Of course, Sweden differs from the United States in many important ways. But it’s worth considering the aspects of Sweden’s municipal broadband system that might be applied in the United States.

The Swedish System
Municipalities can choose between operating for-profit broadband companies – about 40 percent of the networks use this form of organization – or operating their broadband networks as divisions of local government, a choice made by about 20 percent. Municipally owned utility companies operate the rest of the municipal networks.
Even though municipal networks are permitted – and encouraged – everywhere in the country, the legal framework limits their scope. Networks may not extend beyond municipal boundaries, and, with a few exceptions, they may not provide retail services; rather, they contract with retail service providers. Dozens of service providers have entered this market. Some are local, some regional and some national. Some offer triple-play residential services, and others serve only businesses or offer specialized services of various kinds. A large fiber network, such as Gothenburg’s network, has about 30 service providers; even a smaller network, such as Skellefteå Kraft Fibernät, which serves a largely rural community in Northern Sweden, has 12 service providers. These providers pay the networks to distribute their services.
Because the municipalities usually own all the local fiber and networking equipment, service providers have very low costs of entry. An internet service provider, for example, has to invest only in internet backhaul and a connection to the local network. Providers don’t even have to do much marketing – Kim Liljegren, chief marketing officer and co-founder of the new service provider Th1ng, says that a press release to local papers is about all that’s necessary to alert potential customers when Th1ng enters a new market.
An unusual feature of the Swedish system is that single-family homeowners pay for their own connections to the network – typically about $2,500, which is often bank financed. Though customer connection fees aren’t unknown in the United States, where businesses and multifamily communities often pay for their own connections, as do residents who live outside an agreed-upon franchise territory, they are rarely standard practice for residential service.
What Makes the System Work
The success of Swedish municipal broadband depends on several factors.

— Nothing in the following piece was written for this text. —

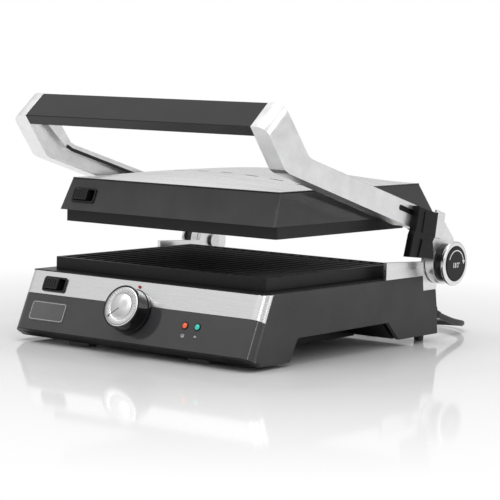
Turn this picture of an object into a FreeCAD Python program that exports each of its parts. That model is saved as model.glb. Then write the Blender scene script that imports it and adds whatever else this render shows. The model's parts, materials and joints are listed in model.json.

- Consensus on the role of municipal governments. The role and authority of municipal governments is extensive, and it is uniform across Sweden. (Sweden has no unincorporated places; all municipalities include the rural areas surrounding cities and towns.) Municipalities are responsible for a wide range of services, including social services, child care, education, consumer and environmental protection, public safety, public housing, and various types of infrastructure. As a result, there is a public consensus that building and operating broadband is an appropriate function for municipalities and that municipalities are competent to perform this function. This consensus extends to the municipal governments, which have been very engaged in broadband projects, and even to the incumbent telco, Telia, which never tried to prevent municipalities from building broadband networks.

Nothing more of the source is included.